If --debug-json is used, additional LUKS2 JSON data structures are printed.

--disable-blkid

Disable use of the blkid library for checking and wiping on-disk signatures.

--disable-keyring

Do not load the volume key in the kernel keyring; store it directly in the dm-crypt target instead. This option is supported only for the LUKS2 type.

--disable-locks

Disable lock protection for metadata on disk. This option is valid only for LUKS2 and is ignored for other formats.

WARNING: Do not use this option unless you run cryptsetup in a restricted environment where locking is impossible to perform (where /run directory cannot be used).

--force-password

Do not use password quality checking for new LUKS passwords.

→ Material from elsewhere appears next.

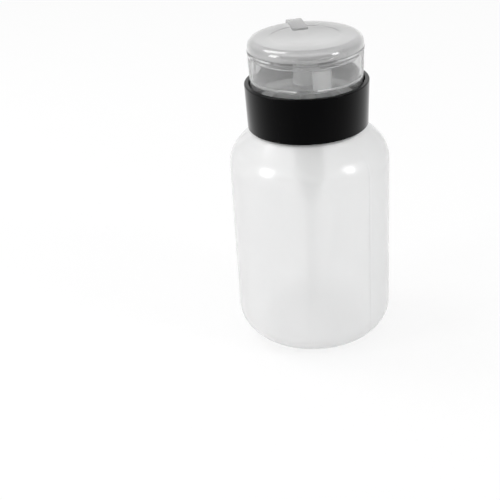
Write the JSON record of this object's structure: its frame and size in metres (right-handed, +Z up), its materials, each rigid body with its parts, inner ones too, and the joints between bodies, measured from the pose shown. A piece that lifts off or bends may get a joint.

This option is ignored if cryptsetup is built without password quality checking support.

For more info about password quality check, see the manual page for pwquality.conf(5) and passwdqc.conf(5).

--hash,  -h <hash-spec>

Specifies the hash used in the LUKS key setup scheme and volume key digest. The specified hash is used for PBKDF2 and the AF splitter.

The hash algorithm must provide at least 160 bits of output. Do not use a non-crypto hash like xxhash as this breaks security. Use cryptsetup --help to show the defaults.

--header <device or file storing the LUKS header>

Use a detached (separated) metadata device or file where the LUKS header is stored. This option allows one to store the ciphertext and LUKS header on different devices.

With a file name as the argument to --header, the file will be automatically created if it does not exist. See the cryptsetup FAQ for header size calculation.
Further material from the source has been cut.